EXTRACTED DATA -
## begin

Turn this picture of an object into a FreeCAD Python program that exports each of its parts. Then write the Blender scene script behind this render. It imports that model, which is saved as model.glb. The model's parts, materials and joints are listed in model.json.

## end
## begin

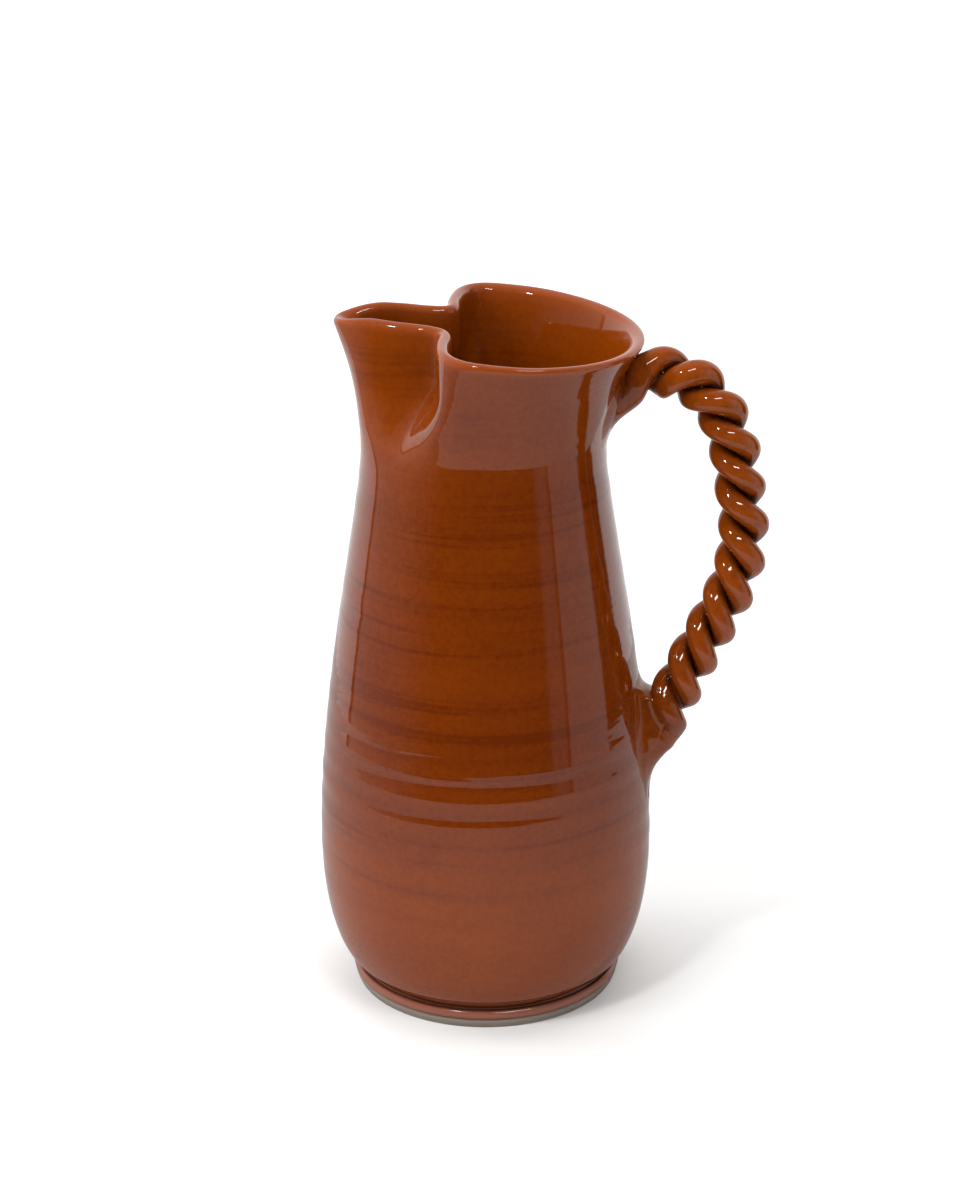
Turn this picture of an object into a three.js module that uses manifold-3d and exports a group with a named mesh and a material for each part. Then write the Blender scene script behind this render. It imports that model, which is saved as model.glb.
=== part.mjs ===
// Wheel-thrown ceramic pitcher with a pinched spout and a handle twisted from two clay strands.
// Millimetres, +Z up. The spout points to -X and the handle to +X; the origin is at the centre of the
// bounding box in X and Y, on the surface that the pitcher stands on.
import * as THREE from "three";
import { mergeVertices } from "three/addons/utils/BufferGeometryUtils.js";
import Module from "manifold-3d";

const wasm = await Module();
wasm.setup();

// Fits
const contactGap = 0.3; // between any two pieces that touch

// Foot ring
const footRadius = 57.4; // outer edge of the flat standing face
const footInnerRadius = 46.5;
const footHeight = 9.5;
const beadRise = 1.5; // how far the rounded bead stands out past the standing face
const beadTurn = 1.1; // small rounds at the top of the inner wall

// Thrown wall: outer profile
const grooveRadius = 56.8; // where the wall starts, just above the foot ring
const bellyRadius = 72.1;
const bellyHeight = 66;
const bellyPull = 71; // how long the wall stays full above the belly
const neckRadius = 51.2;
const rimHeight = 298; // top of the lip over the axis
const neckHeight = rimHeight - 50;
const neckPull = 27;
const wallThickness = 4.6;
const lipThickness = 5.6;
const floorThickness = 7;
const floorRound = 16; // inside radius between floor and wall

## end

DESCRIPTION OF THE TASK - Print exactly the lines above from the one with "Turn this picture of an object into a three.js" to the one with "const beadTurn = 1.1;", including both.

WRITTEN REPLY -
Turn this picture of an object into a three.js module that uses manifold-3d and exports a group with a named mesh and a material for each part. Then write the Blender scene script behind this render. It imports that model, which is saved as model.glb.
=== part.mjs ===
// Wheel-thrown ceramic pitcher with a pinched spout and a handle twisted from two clay strands.
// Millimetres, +Z up. The spout points to -X and the handle to +X; the origin is at the centre of the
// bounding box in X and Y, on the surface that the pitcher stands on.
import * as THREE from "three";
import { mergeVertices } from "three/addons/utils/BufferGeometryUtils.js";
import Module from "manifold-3d";

const wasm = await Module();
wasm.setup();

// Fits
const contactGap = 0.3; // between any two pieces that touch

// Foot ring
const footRadius = 57.4; // outer edge of the flat standing face
const footInnerRadius = 46.5;
const footHeight = 9.5;
const beadRise = 1.5; // how far the rounded bead stands out past the standing face
const beadTurn = 1.1; // small rounds at the top of the inner wall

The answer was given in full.